Copy only this: the line containing "right_end, left_end = BACK_ANGLES", the line containing "record = json.load(file)", and every line between them, exactly as written.

◆ ◆ ◆ ◆ ◆ ◆ ◆

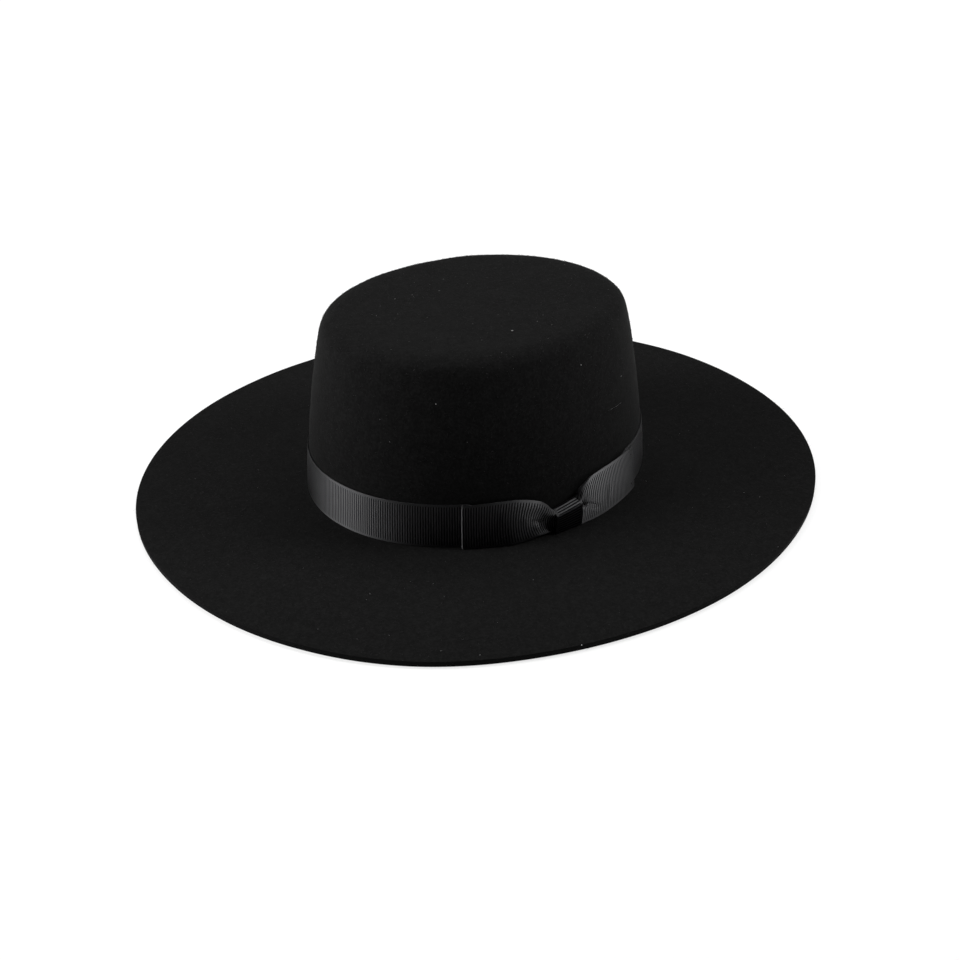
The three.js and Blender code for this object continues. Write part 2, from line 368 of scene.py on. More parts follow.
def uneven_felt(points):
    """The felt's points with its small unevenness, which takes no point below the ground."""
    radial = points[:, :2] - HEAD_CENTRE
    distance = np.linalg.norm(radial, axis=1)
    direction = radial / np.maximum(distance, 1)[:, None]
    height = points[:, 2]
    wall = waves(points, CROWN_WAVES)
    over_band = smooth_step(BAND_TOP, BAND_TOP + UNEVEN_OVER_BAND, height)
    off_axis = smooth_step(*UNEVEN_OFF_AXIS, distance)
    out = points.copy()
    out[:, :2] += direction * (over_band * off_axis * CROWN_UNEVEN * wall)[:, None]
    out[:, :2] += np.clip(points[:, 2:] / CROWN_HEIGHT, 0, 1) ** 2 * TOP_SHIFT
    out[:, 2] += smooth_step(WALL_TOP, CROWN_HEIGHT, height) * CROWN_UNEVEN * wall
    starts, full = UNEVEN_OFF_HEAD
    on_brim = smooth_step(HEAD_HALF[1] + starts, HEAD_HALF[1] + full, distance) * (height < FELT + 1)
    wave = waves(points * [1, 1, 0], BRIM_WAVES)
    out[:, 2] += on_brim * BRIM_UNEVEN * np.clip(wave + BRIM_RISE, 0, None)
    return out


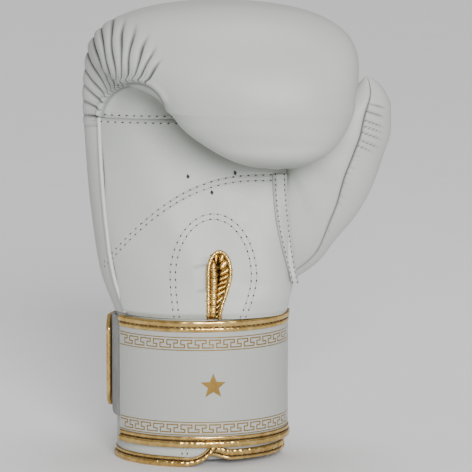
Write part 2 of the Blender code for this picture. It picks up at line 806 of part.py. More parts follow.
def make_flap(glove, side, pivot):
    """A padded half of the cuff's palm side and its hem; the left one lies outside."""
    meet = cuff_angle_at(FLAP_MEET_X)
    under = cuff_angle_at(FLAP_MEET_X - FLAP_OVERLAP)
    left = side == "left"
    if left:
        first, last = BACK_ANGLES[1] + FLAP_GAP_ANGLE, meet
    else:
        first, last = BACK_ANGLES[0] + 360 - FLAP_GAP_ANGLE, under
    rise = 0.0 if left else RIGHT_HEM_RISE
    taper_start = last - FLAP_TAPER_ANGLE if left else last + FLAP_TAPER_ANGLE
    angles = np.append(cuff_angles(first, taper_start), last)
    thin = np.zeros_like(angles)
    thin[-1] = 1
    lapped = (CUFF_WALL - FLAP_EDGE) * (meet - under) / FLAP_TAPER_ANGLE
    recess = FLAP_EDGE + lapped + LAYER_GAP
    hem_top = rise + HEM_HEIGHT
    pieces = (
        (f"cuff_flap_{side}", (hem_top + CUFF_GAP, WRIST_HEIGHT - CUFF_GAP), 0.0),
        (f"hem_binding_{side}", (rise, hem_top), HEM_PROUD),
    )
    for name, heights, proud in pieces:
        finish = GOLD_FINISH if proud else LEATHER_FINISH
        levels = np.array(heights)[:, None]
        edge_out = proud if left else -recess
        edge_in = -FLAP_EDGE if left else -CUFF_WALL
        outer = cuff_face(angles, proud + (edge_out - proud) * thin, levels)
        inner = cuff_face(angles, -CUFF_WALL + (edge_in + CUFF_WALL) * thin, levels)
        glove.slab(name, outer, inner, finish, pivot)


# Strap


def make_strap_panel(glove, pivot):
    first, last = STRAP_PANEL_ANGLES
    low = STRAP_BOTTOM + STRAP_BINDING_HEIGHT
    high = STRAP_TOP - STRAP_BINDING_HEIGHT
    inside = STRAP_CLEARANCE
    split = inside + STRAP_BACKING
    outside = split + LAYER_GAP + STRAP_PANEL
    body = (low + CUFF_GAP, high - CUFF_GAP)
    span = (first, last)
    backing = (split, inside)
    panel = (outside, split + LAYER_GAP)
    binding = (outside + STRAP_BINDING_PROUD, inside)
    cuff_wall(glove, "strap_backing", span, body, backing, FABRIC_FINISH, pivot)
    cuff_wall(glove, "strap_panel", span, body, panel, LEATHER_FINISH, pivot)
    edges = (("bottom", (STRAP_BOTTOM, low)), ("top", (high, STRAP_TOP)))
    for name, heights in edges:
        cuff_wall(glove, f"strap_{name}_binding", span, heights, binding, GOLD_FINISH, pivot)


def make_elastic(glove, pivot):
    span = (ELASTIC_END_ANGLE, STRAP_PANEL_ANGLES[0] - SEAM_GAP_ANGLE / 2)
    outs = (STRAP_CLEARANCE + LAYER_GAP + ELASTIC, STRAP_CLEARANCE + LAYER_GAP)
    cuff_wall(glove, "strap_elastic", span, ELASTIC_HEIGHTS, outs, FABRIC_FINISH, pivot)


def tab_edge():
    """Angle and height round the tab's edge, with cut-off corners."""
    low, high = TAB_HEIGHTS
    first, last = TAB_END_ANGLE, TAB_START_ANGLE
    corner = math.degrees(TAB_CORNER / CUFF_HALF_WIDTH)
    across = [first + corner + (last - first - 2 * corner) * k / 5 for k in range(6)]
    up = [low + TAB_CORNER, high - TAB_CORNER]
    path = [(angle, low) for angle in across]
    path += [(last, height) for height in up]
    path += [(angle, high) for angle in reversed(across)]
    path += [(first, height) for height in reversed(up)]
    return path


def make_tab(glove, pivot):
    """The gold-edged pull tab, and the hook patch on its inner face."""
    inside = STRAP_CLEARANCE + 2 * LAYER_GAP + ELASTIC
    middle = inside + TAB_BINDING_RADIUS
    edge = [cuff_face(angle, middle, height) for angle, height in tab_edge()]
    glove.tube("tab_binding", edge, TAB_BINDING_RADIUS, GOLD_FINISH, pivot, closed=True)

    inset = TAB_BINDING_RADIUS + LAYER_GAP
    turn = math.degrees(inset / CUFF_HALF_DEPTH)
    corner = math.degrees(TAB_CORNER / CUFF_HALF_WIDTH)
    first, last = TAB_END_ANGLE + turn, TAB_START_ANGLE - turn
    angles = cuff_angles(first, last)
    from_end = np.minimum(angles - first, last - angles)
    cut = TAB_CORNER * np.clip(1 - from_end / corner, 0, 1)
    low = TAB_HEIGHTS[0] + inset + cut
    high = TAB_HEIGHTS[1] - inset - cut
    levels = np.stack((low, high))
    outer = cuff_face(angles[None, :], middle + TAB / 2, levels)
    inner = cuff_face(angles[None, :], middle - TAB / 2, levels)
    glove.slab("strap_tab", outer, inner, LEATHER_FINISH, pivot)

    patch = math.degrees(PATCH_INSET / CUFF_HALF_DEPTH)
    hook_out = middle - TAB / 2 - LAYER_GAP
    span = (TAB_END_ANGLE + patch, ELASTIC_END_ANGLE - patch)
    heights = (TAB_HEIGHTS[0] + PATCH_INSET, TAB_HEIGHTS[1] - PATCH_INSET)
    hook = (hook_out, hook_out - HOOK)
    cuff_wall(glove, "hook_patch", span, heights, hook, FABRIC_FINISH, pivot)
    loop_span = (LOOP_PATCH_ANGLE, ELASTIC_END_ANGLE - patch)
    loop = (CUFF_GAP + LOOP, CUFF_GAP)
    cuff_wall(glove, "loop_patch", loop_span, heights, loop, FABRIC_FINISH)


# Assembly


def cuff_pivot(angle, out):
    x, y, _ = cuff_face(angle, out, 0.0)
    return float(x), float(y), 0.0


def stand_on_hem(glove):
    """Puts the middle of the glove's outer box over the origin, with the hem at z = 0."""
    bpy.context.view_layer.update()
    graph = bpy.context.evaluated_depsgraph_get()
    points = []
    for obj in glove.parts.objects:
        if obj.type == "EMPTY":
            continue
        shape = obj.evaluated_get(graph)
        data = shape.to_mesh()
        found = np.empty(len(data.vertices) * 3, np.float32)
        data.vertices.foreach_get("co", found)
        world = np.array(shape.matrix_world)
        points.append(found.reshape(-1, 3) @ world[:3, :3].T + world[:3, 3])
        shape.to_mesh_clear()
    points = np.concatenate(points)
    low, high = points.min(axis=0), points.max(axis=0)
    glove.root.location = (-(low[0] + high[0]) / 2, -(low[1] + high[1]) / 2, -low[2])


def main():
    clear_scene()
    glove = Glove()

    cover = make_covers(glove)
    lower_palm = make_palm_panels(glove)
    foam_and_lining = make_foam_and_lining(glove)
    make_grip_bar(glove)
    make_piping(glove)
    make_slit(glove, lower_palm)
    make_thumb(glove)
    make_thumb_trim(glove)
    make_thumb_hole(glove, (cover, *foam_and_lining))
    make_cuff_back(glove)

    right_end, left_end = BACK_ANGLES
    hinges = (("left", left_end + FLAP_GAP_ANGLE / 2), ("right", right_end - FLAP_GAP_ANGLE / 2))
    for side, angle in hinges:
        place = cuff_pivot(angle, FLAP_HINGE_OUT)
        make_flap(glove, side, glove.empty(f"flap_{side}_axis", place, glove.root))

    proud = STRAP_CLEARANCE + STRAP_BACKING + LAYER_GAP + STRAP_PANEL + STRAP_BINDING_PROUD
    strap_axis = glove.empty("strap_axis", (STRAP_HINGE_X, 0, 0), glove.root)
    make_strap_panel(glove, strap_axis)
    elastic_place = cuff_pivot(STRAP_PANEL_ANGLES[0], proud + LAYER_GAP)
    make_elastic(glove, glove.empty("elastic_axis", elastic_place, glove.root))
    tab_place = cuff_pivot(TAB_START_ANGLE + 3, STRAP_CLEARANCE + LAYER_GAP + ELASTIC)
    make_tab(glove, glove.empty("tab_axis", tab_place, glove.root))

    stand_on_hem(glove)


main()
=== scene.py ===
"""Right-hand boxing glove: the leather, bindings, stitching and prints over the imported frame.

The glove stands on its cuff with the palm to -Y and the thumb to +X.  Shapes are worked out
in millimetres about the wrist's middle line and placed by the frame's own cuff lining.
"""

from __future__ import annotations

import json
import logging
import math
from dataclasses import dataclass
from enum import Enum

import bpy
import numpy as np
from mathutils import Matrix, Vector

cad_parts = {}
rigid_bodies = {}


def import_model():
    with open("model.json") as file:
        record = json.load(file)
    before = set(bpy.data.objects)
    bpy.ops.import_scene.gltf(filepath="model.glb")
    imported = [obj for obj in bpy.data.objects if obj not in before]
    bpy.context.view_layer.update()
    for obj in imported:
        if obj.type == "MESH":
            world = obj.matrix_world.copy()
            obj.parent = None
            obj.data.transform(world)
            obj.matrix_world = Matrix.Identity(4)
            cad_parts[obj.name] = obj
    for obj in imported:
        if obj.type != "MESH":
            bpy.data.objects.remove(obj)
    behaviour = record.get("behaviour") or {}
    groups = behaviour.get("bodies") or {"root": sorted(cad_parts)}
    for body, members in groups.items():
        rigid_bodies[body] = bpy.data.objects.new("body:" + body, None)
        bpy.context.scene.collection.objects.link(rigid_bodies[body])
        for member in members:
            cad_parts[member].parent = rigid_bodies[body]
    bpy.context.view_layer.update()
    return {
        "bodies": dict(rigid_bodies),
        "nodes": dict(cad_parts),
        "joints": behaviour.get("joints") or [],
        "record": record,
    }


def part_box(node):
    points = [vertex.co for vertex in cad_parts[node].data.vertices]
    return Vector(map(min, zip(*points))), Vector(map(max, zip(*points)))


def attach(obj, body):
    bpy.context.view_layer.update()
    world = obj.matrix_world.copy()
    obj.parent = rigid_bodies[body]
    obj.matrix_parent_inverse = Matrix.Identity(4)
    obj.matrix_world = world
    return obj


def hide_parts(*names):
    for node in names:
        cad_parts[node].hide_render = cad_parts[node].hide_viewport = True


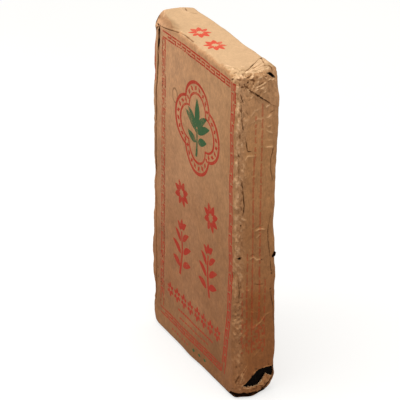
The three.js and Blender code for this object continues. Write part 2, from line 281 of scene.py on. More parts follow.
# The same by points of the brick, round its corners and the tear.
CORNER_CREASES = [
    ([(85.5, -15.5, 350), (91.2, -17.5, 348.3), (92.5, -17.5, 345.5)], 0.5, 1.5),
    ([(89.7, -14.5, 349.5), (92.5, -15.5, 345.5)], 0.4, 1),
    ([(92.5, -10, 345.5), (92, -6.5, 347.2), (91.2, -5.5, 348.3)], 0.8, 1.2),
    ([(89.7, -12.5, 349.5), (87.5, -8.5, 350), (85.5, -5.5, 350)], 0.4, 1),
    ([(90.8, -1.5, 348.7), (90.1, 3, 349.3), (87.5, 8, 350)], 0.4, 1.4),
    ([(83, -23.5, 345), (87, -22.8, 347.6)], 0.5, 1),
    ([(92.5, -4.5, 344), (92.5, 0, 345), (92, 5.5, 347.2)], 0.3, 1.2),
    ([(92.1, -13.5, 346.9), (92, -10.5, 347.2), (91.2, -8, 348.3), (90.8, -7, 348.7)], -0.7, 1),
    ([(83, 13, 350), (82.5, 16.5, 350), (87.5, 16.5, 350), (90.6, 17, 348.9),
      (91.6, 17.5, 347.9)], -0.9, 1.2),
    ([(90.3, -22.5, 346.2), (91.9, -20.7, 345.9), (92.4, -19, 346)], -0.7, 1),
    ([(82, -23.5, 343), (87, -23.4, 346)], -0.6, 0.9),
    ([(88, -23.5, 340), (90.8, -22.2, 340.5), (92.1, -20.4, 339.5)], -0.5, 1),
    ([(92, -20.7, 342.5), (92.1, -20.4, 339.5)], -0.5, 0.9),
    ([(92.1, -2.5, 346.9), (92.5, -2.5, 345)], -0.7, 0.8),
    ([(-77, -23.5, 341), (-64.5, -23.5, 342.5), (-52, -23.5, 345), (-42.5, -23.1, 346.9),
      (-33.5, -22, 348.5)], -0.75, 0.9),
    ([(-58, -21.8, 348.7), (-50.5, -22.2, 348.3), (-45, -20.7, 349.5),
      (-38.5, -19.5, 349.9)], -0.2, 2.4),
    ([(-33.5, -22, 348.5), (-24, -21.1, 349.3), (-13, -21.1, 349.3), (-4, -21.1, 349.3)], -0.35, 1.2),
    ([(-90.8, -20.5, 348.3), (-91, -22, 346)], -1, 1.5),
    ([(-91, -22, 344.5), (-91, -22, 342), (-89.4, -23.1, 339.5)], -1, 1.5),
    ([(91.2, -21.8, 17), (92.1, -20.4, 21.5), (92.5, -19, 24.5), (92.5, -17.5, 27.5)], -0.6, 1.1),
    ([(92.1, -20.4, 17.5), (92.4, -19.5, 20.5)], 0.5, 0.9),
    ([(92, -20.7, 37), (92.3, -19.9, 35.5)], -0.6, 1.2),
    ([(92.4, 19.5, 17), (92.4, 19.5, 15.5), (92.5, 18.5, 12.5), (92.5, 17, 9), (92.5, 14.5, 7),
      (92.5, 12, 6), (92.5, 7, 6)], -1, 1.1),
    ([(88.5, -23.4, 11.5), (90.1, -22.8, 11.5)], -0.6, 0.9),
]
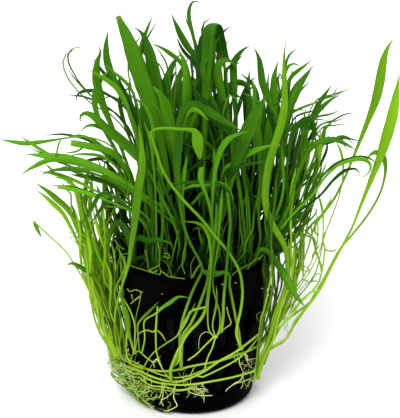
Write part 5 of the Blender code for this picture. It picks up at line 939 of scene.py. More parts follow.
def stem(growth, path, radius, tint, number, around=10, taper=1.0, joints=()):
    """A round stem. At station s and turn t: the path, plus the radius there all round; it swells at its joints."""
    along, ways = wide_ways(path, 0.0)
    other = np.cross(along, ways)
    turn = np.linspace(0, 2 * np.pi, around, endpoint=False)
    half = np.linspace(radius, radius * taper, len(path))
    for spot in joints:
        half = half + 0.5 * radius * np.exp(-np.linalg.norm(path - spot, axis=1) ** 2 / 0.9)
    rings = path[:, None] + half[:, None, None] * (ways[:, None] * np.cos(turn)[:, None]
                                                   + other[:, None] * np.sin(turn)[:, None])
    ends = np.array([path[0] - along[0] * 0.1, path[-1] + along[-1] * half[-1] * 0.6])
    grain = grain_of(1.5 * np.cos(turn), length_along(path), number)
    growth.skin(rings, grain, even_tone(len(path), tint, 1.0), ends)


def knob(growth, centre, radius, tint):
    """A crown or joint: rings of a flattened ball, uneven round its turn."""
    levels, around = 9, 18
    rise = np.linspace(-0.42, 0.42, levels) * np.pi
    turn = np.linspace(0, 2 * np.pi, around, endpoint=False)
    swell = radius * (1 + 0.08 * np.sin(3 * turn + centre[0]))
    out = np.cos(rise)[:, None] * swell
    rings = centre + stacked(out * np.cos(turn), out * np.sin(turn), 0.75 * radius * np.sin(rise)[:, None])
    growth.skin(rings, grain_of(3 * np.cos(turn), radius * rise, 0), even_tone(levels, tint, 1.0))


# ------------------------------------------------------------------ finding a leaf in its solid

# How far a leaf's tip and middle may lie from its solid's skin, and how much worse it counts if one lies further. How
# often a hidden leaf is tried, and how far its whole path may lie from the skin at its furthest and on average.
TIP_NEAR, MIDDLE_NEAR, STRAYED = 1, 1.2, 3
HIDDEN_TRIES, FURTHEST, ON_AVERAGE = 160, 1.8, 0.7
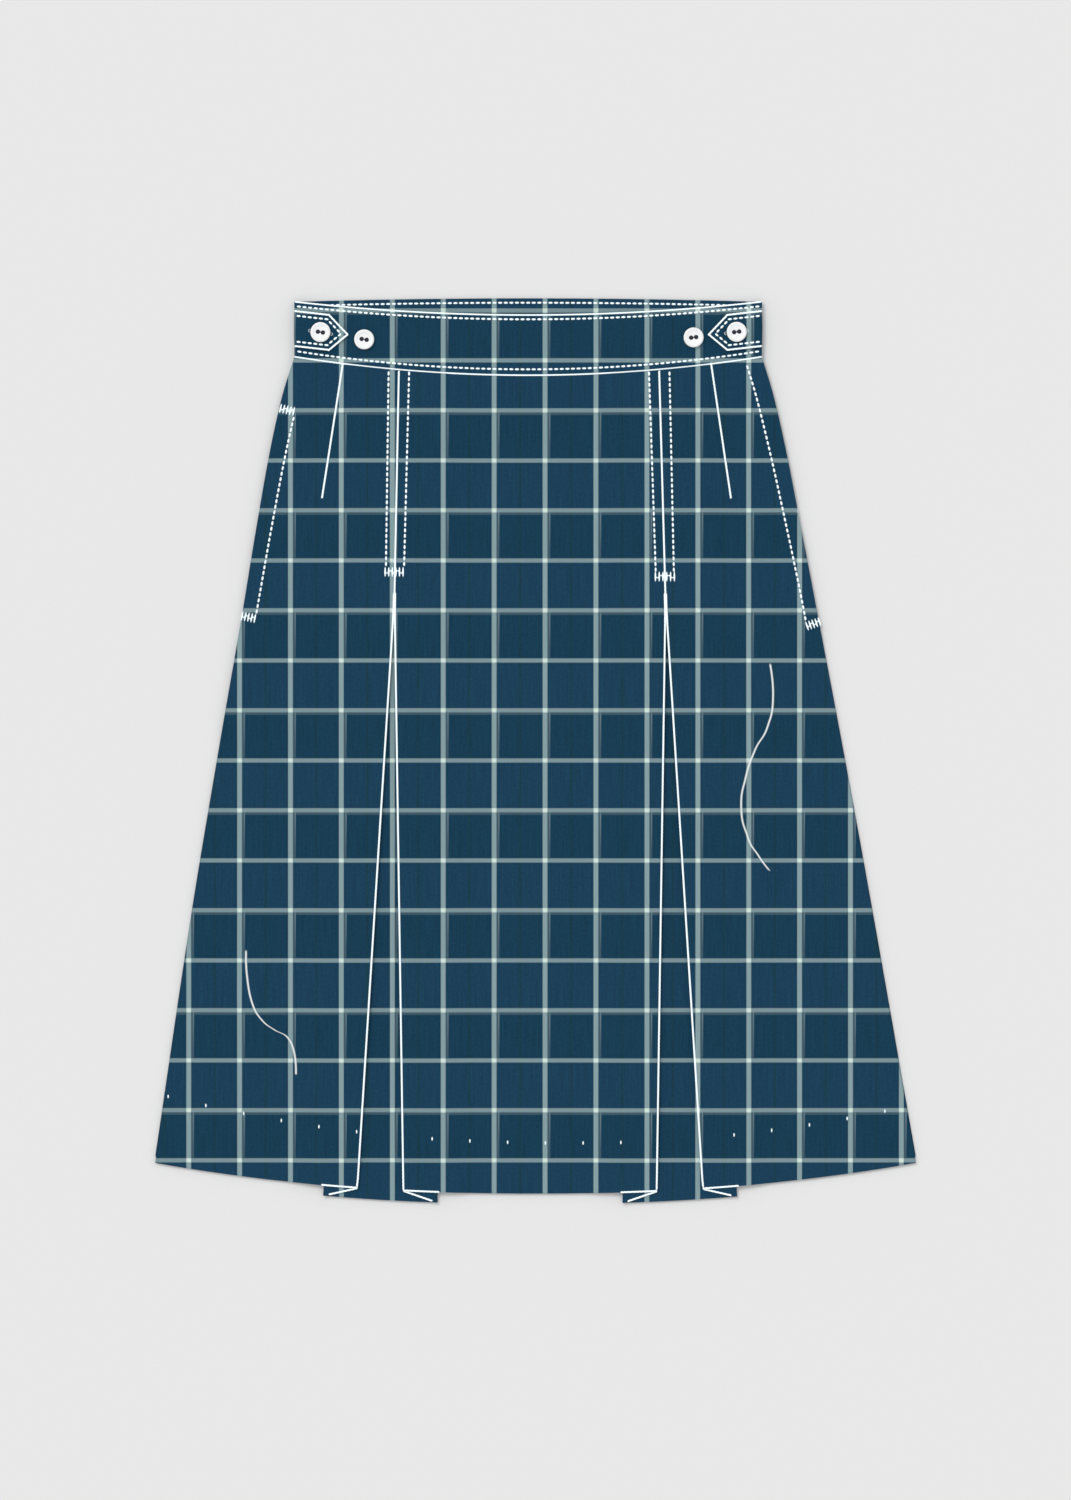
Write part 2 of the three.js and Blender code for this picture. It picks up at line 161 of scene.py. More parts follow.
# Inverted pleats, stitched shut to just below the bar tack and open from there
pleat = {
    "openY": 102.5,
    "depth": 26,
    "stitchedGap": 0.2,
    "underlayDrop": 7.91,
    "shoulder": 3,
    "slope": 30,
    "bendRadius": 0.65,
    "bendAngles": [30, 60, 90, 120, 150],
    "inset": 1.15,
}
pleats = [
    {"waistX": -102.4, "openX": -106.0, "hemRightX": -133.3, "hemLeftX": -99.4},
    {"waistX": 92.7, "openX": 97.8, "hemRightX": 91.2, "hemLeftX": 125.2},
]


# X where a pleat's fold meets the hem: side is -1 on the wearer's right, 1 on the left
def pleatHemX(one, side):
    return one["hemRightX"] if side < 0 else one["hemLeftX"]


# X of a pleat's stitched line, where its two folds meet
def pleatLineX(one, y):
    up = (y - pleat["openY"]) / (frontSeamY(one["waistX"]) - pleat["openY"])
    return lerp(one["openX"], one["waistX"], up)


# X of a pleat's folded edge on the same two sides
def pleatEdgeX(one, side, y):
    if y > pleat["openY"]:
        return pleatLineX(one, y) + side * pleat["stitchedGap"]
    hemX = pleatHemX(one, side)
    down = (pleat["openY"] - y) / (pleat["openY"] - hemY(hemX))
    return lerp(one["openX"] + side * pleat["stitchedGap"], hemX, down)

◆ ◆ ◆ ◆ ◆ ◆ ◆

> EXERCISE SOLUTION
    right_end, left_end = BACK_ANGLES
    hinges = (("left", left_end + FLAP_GAP_ANGLE / 2), ("right", right_end - FLAP_GAP_ANGLE / 2))
    for side, angle in hinges:
        place = cuff_pivot(angle, FLAP_HINGE_OUT)
        make_flap(glove, side, glove.empty(f"flap_{side}_axis", place, glove.root))

    proud = STRAP_CLEARANCE + STRAP_BACKING + LAYER_GAP + STRAP_PANEL + STRAP_BINDING_PROUD
    strap_axis = glove.empty("strap_axis", (STRAP_HINGE_X, 0, 0), glove.root)
    make_strap_panel(glove, strap_axis)
    elastic_place = cuff_pivot(STRAP_PANEL_ANGLES[0], proud + LAYER_GAP)
    make_elastic(glove, glove.empty("elastic_axis", elastic_place, glove.root))
    tab_place = cuff_pivot(TAB_START_ANGLE + 3, STRAP_CLEARANCE + LAYER_GAP + ELASTIC)
    make_tab(glove, glove.empty("tab_axis", tab_place, glove.root))

    stand_on_hem(glove)


main()
=== scene.py ===
"""Right-hand boxing glove: the leather, bindings, stitching and prints over the imported frame.

The glove stands on its cuff with the palm to -Y and the thumb to +X.  Shapes are worked out
in millimetres about the wrist's middle line and placed by the frame's own cuff lining.
"""

from __future__ import annotations

import json
import logging
import math
from dataclasses import dataclass
from enum import Enum

import bpy
import numpy as np
from mathutils import Matrix, Vector

cad_parts = {}
rigid_bodies = {}


def import_model():
    with open("model.json") as file:
        record = json.load(file)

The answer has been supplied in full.